The objective is to make the cost of staying in Venezuela too high for businesses. In this way if they could stop [Repsol from] negotiating with PDVSA, PDCSA would definitely fall and, in that fall, drag down the country’s economy.
Urgent need to change a ‘colonial structure’
[According to Paravisini García,] this critical picture offers, however, a possibility and an urgent need: “There is no going back, you can’t go back, you have to change that colonial structure that causes our suffering, that culture of profiteering. There is no profit to be shared.”
Paravisini García said that one of the first changes should be in what is given priority: “We have to look for formulas to jumpstart the Venezuelan economy with energy initiatives, and that means to activate our refineries using much fewer resources.”
Is the government aiming for that? The oil expert expects that Maduro’s latest announcements on Feb. 20 may bring good results. He said, “Maduro put a government structure above the all-powerful PDVSA board of directors, which for a long time was the true authority of the country.”

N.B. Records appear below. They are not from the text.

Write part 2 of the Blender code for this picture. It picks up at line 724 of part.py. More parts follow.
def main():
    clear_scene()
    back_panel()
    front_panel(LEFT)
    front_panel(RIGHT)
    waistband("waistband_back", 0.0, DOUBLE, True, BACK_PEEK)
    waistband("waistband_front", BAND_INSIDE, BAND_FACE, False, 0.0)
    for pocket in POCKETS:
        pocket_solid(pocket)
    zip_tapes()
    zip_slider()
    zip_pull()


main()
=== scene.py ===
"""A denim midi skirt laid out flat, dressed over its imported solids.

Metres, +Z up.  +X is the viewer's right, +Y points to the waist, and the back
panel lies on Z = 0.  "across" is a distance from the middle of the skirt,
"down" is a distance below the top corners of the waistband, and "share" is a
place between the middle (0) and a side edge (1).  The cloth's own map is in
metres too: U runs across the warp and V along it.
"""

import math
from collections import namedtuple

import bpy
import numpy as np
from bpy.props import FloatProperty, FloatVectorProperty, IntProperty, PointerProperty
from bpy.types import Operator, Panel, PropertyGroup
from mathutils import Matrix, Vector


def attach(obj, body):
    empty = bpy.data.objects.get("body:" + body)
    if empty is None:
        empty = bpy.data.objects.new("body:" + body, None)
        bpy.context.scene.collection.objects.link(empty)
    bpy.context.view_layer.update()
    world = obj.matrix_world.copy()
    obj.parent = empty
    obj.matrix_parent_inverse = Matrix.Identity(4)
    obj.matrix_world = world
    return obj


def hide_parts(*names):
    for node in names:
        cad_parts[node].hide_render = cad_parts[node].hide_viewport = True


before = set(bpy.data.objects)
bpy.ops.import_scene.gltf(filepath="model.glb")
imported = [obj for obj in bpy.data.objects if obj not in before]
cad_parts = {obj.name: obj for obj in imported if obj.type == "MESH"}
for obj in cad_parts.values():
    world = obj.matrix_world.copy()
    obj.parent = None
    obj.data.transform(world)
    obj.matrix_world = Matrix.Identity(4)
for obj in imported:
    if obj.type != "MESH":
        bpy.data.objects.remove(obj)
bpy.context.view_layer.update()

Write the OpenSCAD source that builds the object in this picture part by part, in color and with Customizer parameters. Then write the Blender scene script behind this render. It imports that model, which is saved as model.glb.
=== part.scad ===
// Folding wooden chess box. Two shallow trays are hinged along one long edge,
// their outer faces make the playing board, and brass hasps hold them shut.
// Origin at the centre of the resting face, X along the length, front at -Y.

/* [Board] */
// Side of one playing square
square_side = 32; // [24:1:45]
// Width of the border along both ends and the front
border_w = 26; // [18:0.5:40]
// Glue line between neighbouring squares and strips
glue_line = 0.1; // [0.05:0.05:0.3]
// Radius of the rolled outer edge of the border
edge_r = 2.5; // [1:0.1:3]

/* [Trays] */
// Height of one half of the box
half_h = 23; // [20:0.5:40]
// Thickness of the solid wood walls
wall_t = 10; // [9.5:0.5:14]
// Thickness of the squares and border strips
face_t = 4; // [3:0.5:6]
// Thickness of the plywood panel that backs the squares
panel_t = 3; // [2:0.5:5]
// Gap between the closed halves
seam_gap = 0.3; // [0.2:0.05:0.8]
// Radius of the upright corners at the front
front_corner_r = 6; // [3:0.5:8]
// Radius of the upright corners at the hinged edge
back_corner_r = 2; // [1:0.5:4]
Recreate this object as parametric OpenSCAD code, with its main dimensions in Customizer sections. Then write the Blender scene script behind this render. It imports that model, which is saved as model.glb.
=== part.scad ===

Paravisini García continued: “It seems that restructuring [not privatization!] — a profound intervention in PDVSA — is seriously under way. And the measure was not only taken with respect to the issue of the structure as such, but also allowing the workers to create change, empowering them by a decree of the Workers’ Productive Councils, in order to create a force within the industry to assume responsibility for production units.”
It is a fight against time: The government must achieve results quickly, while the U.S. strategy is to accelerate the blockade on the economic heart of the country. What’s playing out is one of the main battles in that struggle to defeat the U.S. sanctions that aim to destroy Venezuela.